---- Dataset content

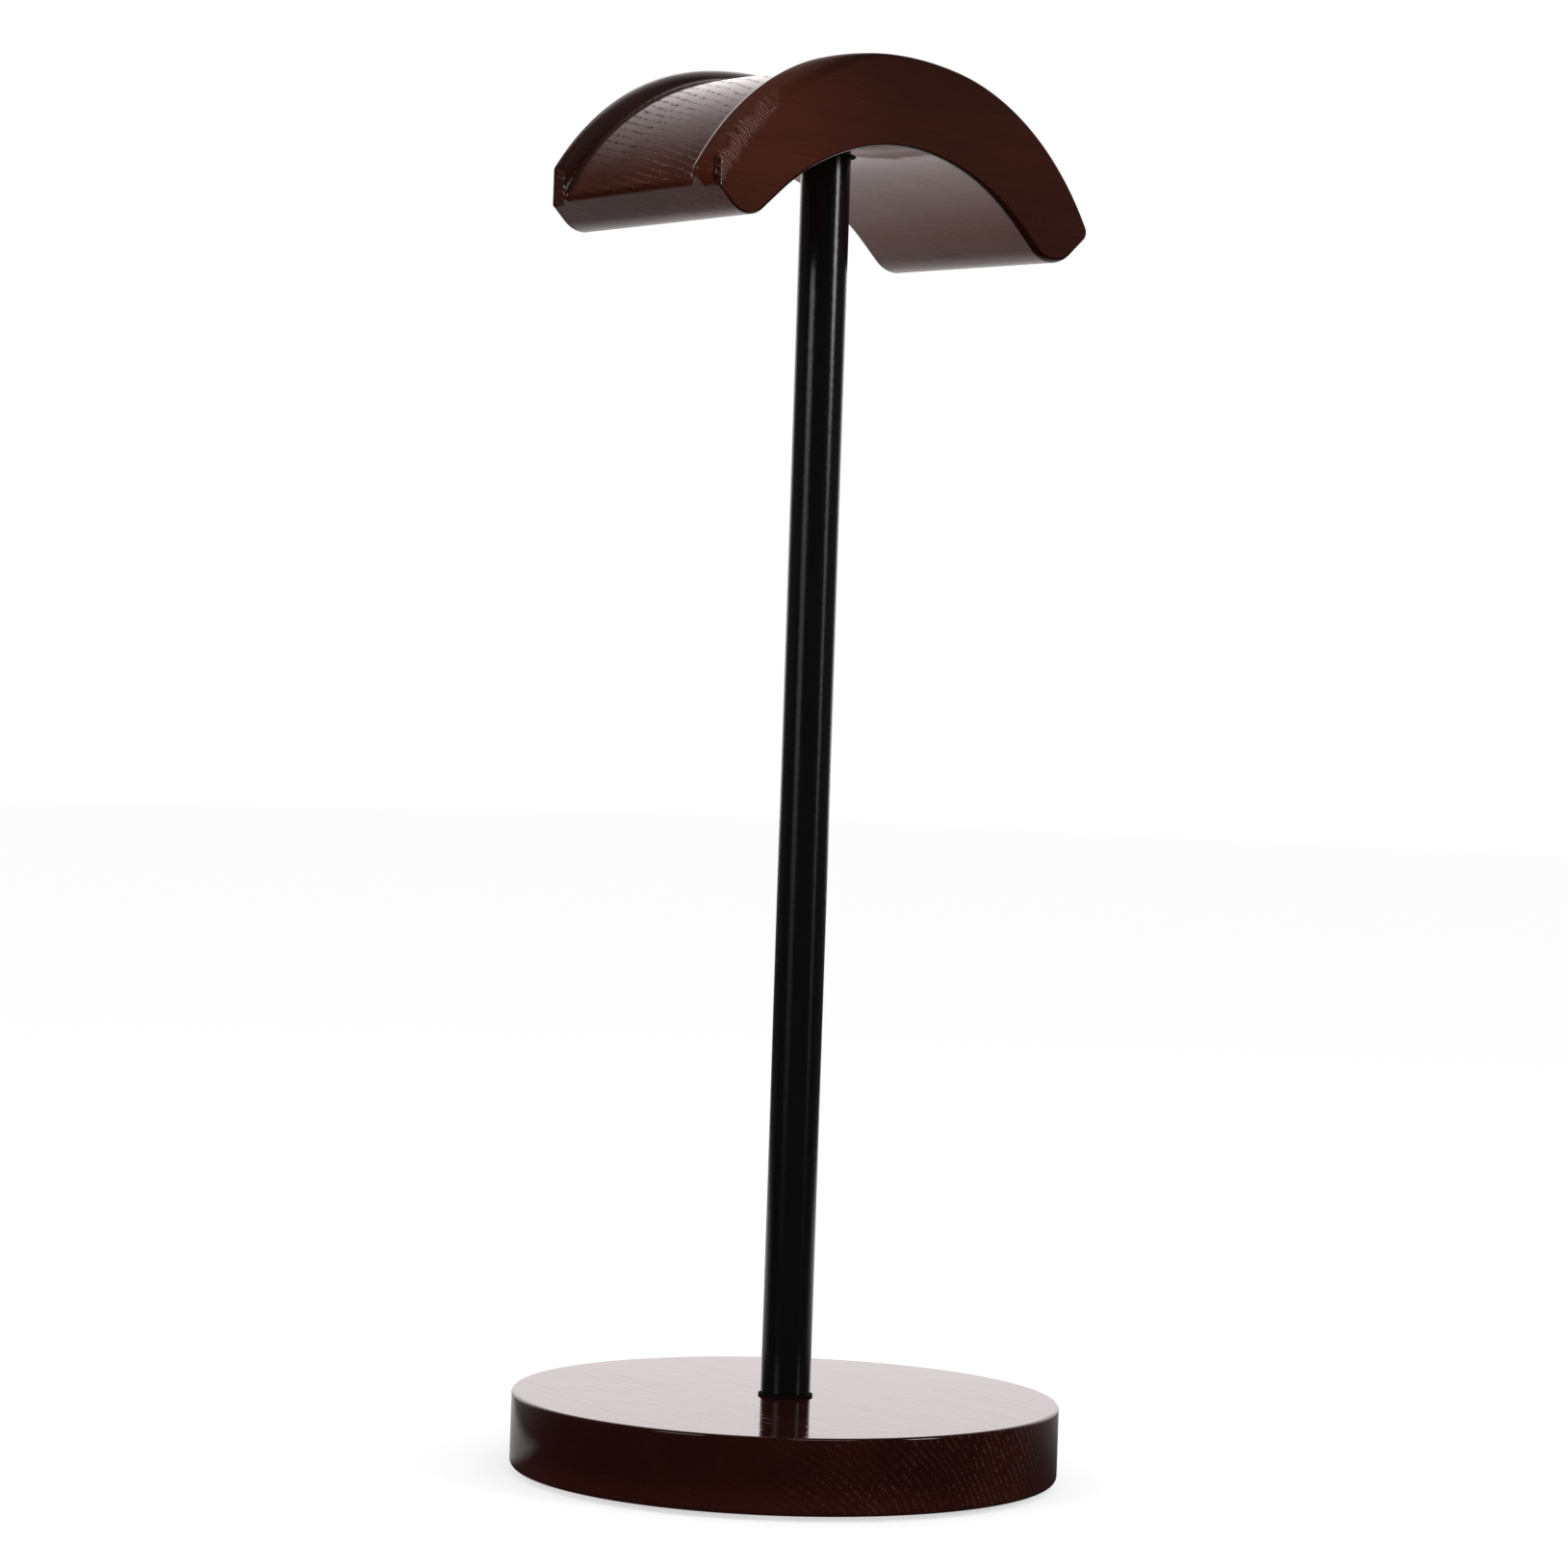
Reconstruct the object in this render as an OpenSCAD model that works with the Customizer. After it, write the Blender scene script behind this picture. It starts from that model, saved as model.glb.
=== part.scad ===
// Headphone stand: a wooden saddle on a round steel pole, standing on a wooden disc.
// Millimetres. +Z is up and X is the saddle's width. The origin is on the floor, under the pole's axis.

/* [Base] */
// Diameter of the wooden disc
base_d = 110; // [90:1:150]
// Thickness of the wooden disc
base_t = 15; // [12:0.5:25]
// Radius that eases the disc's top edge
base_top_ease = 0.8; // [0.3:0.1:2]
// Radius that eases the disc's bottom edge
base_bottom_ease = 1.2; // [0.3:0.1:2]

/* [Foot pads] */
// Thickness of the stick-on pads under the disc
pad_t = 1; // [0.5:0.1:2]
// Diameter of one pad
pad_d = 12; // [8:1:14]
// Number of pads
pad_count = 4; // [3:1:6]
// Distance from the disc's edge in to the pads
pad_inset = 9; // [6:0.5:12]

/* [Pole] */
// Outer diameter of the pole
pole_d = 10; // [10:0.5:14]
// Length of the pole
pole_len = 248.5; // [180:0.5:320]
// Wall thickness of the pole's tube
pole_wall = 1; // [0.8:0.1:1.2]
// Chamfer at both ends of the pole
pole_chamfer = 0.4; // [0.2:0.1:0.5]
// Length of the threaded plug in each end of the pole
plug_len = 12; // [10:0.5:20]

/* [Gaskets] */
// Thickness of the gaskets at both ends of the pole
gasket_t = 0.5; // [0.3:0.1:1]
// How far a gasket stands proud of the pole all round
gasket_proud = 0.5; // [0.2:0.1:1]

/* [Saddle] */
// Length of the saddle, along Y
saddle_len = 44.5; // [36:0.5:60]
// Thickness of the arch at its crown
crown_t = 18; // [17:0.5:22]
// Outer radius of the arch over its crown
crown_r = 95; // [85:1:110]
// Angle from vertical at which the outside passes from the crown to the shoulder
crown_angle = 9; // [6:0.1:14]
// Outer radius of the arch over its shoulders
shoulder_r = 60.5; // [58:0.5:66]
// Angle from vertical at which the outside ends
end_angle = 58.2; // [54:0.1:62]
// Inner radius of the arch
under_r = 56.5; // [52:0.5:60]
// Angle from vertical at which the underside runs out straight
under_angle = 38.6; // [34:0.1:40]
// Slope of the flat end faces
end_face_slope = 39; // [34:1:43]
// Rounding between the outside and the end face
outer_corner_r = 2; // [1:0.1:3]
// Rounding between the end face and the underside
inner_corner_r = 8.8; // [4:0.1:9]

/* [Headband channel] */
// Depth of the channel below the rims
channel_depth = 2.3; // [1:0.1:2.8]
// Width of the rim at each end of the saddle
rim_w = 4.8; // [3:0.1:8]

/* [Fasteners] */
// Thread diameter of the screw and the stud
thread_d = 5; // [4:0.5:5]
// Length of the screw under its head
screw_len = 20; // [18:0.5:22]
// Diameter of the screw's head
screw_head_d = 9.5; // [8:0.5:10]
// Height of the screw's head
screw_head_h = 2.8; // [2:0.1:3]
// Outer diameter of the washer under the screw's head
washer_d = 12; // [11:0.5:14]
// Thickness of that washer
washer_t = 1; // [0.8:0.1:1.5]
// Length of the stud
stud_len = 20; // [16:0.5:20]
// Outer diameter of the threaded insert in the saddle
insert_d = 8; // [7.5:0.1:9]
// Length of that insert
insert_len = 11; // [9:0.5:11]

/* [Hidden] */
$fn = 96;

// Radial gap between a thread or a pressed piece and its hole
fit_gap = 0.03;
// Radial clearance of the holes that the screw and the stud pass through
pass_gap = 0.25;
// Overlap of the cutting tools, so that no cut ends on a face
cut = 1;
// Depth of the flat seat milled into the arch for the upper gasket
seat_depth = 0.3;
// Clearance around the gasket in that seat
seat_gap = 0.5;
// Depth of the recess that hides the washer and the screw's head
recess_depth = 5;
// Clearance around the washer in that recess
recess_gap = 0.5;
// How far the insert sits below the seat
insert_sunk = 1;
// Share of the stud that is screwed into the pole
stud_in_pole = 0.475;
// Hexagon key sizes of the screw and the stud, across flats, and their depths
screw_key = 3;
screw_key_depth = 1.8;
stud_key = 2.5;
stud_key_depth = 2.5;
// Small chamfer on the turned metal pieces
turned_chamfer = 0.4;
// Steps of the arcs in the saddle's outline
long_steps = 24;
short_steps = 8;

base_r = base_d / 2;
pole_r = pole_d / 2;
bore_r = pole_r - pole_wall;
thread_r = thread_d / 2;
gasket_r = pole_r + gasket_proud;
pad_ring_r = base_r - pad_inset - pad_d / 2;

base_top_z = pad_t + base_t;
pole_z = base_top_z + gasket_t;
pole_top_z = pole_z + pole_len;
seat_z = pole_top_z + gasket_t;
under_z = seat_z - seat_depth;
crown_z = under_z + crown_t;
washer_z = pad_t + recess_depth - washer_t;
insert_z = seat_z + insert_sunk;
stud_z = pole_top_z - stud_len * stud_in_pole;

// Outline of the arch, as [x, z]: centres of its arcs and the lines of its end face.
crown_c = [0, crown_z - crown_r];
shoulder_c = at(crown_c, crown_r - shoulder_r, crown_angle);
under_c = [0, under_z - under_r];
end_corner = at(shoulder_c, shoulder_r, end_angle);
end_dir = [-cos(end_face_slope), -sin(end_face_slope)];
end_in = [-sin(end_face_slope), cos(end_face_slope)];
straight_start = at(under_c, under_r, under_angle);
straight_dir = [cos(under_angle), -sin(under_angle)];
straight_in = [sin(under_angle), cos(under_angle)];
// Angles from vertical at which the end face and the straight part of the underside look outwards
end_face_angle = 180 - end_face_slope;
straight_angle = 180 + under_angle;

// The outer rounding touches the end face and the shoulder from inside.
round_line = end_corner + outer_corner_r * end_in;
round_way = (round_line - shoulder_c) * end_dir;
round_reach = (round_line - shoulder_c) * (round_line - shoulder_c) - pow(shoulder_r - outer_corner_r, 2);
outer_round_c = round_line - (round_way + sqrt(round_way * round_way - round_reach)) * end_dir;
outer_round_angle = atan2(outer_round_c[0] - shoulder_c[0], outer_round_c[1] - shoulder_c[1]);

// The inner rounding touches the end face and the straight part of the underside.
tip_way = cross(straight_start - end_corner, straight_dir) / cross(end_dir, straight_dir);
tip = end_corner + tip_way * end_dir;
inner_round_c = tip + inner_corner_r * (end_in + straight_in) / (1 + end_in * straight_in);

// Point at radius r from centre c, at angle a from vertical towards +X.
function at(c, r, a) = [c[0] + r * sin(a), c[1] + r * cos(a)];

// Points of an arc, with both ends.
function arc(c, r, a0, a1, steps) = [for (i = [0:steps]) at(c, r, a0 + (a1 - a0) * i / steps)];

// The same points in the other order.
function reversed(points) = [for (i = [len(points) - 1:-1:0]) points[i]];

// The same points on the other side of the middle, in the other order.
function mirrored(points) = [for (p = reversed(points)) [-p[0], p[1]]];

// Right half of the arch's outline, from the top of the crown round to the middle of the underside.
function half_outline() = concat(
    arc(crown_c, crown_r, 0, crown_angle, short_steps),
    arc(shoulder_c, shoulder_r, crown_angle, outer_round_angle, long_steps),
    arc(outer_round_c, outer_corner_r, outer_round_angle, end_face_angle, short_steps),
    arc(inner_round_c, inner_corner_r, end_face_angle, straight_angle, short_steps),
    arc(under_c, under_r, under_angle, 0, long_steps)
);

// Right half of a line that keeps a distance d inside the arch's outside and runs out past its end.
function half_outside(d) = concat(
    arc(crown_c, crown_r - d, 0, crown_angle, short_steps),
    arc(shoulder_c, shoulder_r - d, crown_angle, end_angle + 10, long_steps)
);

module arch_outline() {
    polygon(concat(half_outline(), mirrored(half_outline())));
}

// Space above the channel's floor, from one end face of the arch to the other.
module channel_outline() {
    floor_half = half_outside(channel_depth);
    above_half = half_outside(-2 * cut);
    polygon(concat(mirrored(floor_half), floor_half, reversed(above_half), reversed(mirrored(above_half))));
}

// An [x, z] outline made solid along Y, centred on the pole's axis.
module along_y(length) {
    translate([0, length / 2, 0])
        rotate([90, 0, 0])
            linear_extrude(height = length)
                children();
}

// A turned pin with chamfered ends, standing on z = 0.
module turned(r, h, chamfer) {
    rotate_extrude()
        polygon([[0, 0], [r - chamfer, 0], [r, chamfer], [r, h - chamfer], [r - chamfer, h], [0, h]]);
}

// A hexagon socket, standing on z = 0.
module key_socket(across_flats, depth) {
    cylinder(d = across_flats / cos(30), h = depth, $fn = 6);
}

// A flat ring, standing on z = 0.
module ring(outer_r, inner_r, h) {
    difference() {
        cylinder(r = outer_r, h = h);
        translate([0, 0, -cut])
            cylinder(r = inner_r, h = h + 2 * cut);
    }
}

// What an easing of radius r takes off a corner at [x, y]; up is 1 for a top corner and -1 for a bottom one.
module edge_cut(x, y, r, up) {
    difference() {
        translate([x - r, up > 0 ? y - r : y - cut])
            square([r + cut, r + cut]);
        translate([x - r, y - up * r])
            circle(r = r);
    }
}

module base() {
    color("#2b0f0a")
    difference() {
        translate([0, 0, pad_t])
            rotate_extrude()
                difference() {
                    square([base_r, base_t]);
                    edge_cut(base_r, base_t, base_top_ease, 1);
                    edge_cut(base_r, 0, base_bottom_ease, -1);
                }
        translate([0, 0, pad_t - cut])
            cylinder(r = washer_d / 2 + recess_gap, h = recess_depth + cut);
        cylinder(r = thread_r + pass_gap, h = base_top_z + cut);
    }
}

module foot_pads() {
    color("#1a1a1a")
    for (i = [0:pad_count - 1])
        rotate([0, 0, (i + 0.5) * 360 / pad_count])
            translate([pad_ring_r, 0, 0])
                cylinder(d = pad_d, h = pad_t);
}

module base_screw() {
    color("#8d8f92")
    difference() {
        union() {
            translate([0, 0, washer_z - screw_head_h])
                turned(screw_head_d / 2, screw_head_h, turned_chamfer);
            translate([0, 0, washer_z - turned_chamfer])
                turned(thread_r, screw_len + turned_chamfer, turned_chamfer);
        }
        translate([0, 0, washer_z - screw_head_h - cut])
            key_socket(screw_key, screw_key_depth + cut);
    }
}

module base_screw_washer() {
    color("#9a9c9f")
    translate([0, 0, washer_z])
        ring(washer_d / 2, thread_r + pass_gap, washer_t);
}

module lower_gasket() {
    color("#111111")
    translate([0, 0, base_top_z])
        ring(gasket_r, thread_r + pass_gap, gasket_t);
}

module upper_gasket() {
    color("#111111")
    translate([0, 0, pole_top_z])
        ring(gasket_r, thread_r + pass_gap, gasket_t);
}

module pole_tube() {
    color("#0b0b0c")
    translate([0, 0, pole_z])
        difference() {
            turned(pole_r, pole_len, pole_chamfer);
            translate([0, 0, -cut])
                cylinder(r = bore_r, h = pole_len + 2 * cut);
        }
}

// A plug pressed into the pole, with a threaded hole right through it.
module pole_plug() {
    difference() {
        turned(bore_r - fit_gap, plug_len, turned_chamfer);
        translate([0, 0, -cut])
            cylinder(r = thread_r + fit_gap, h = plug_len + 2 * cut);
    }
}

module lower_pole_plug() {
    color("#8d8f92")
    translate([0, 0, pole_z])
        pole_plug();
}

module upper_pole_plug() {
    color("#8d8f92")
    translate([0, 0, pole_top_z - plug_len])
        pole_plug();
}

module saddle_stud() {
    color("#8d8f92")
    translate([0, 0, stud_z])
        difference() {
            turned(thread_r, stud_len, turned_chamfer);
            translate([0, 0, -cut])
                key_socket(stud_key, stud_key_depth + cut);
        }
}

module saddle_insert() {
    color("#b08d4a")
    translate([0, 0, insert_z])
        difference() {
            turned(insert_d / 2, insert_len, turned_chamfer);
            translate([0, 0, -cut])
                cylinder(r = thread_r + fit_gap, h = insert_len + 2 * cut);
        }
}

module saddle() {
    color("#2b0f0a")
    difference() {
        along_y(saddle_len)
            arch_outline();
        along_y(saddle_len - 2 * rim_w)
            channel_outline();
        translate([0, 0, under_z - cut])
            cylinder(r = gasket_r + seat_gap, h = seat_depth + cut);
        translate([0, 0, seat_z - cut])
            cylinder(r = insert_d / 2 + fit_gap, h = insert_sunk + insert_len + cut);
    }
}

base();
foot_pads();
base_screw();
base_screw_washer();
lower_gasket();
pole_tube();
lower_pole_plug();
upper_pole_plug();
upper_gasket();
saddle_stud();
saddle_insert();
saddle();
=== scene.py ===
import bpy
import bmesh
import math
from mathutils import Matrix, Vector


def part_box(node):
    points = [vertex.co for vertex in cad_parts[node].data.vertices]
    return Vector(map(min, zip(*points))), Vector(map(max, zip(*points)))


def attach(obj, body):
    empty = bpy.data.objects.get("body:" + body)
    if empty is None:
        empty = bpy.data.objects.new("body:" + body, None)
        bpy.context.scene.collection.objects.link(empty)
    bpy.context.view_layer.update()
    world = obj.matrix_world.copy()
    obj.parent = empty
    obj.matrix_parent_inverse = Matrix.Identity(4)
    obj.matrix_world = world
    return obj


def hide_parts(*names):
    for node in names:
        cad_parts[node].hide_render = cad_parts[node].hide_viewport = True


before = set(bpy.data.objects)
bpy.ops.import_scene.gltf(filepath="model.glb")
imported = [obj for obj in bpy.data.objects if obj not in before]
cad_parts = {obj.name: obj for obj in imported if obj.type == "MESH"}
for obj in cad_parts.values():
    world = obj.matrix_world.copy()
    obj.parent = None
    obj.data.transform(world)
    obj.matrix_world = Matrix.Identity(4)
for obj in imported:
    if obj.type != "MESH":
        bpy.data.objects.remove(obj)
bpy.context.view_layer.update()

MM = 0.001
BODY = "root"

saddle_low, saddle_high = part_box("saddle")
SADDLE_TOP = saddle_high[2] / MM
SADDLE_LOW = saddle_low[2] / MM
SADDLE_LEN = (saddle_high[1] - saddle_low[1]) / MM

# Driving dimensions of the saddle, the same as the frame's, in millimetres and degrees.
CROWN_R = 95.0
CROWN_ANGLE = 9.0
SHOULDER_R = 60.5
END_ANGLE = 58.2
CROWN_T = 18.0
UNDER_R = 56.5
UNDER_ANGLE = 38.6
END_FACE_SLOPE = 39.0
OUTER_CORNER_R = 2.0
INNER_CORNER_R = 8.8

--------

Repeat, word for word, the lines from the opening of the material through the line containing "plug_len = 12; // [10:0.5:20]".

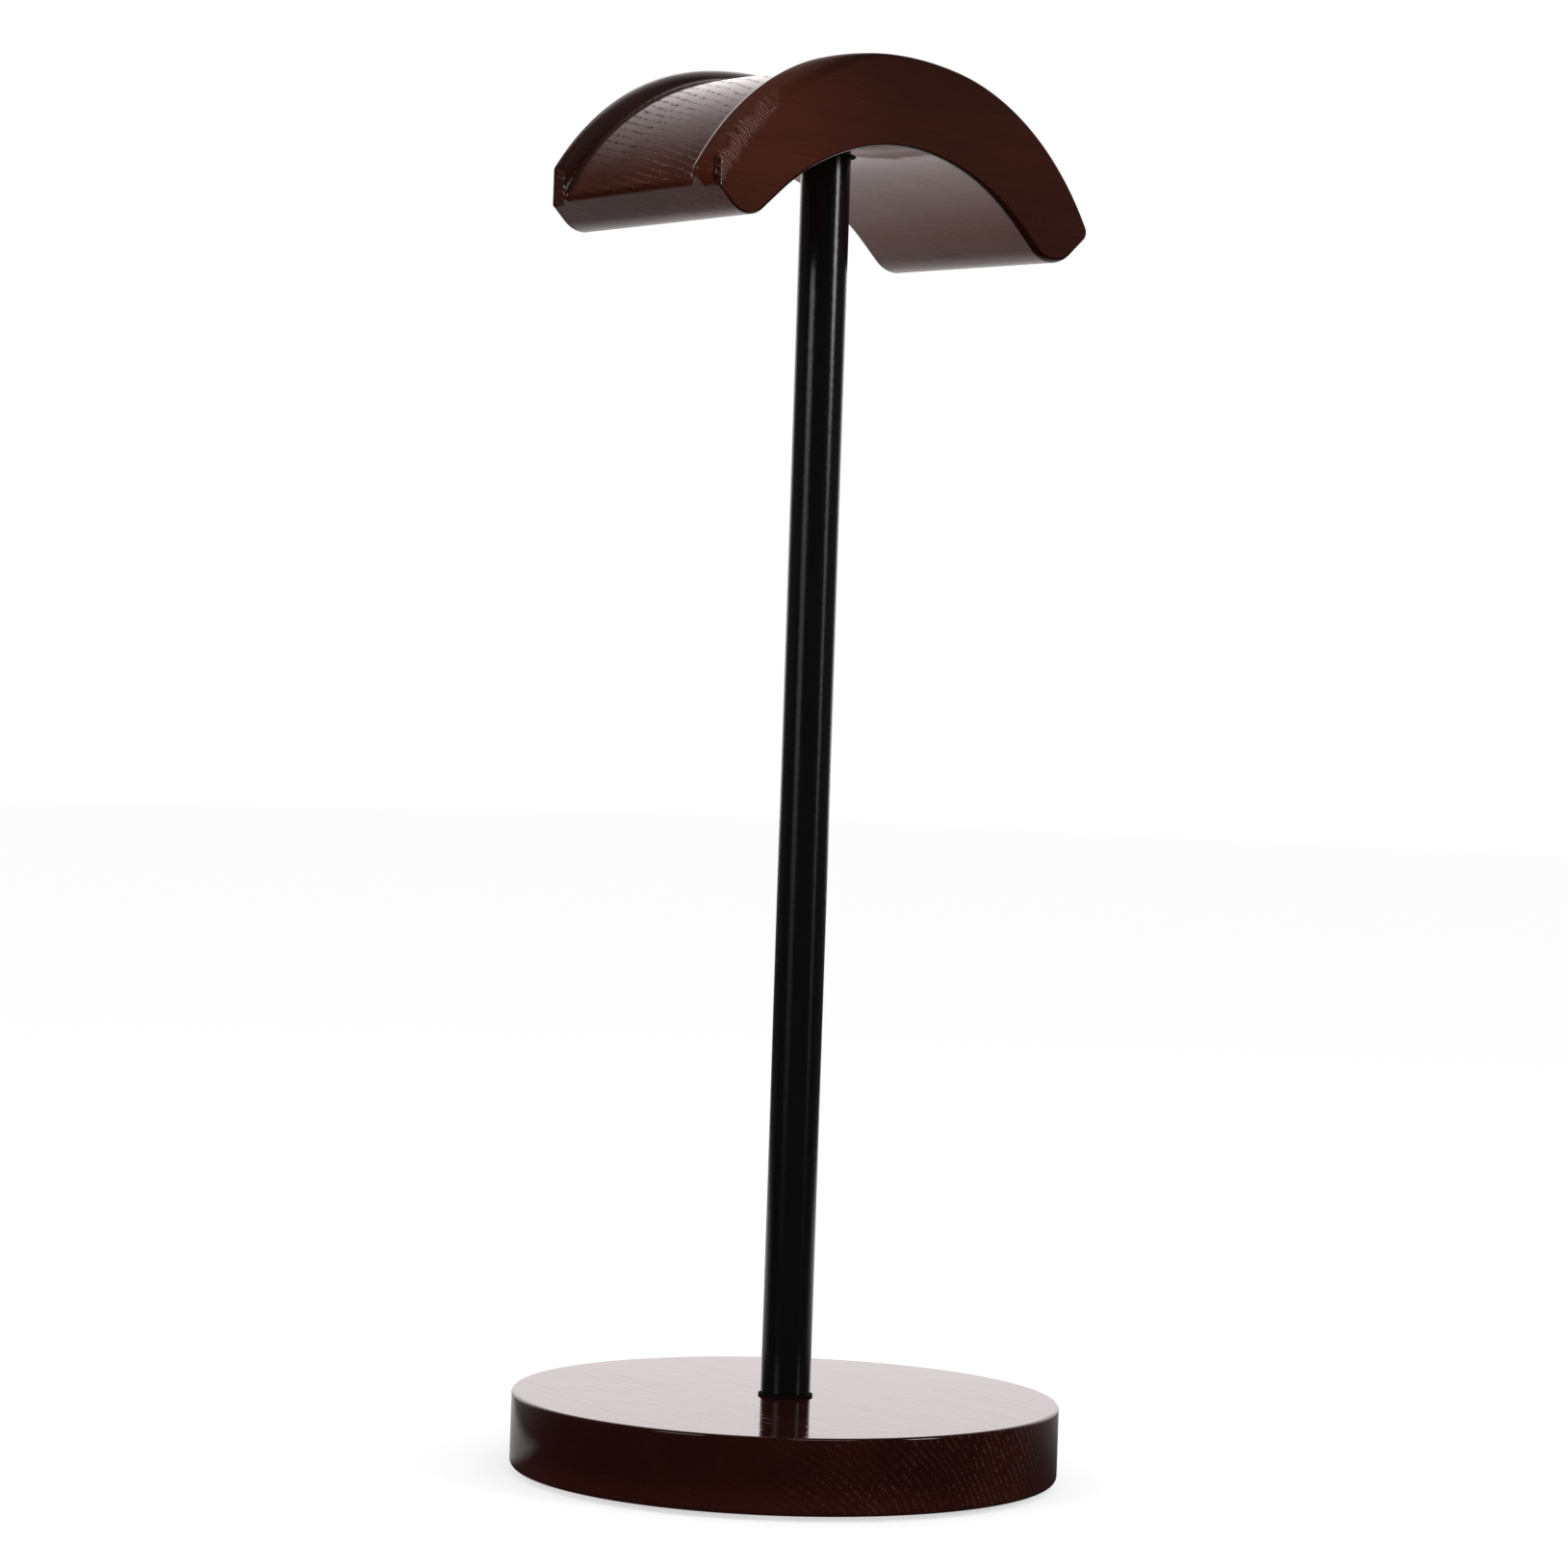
Reconstruct the object in this render as an OpenSCAD model that works with the Customizer. After it, write the Blender scene script behind this picture. It starts from that model, saved as model.glb.
=== part.scad ===
// Headphone stand: a wooden saddle on a round steel pole, standing on a wooden disc.
// Millimetres. +Z is up and X is the saddle's width. The origin is on the floor, under the pole's axis.

/* [Base] */
// Diameter of the wooden disc
base_d = 110; // [90:1:150]
// Thickness of the wooden disc
base_t = 15; // [12:0.5:25]
// Radius that eases the disc's top edge
base_top_ease = 0.8; // [0.3:0.1:2]
// Radius that eases the disc's bottom edge
base_bottom_ease = 1.2; // [0.3:0.1:2]

/* [Foot pads] */
// Thickness of the stick-on pads under the disc
pad_t = 1; // [0.5:0.1:2]
// Diameter of one pad
pad_d = 12; // [8:1:14]
// Number of pads
pad_count = 4; // [3:1:6]
// Distance from the disc's edge in to the pads
pad_inset = 9; // [6:0.5:12]

/* [Pole] */
// Outer diameter of the pole
pole_d = 10; // [10:0.5:14]
// Length of the pole
pole_len = 248.5; // [180:0.5:320]
// Wall thickness of the pole's tube
pole_wall = 1; // [0.8:0.1:1.2]
// Chamfer at both ends of the pole
pole_chamfer = 0.4; // [0.2:0.1:0.5]
// Length of the threaded plug in each end of the pole
plug_len = 12; // [10:0.5:20]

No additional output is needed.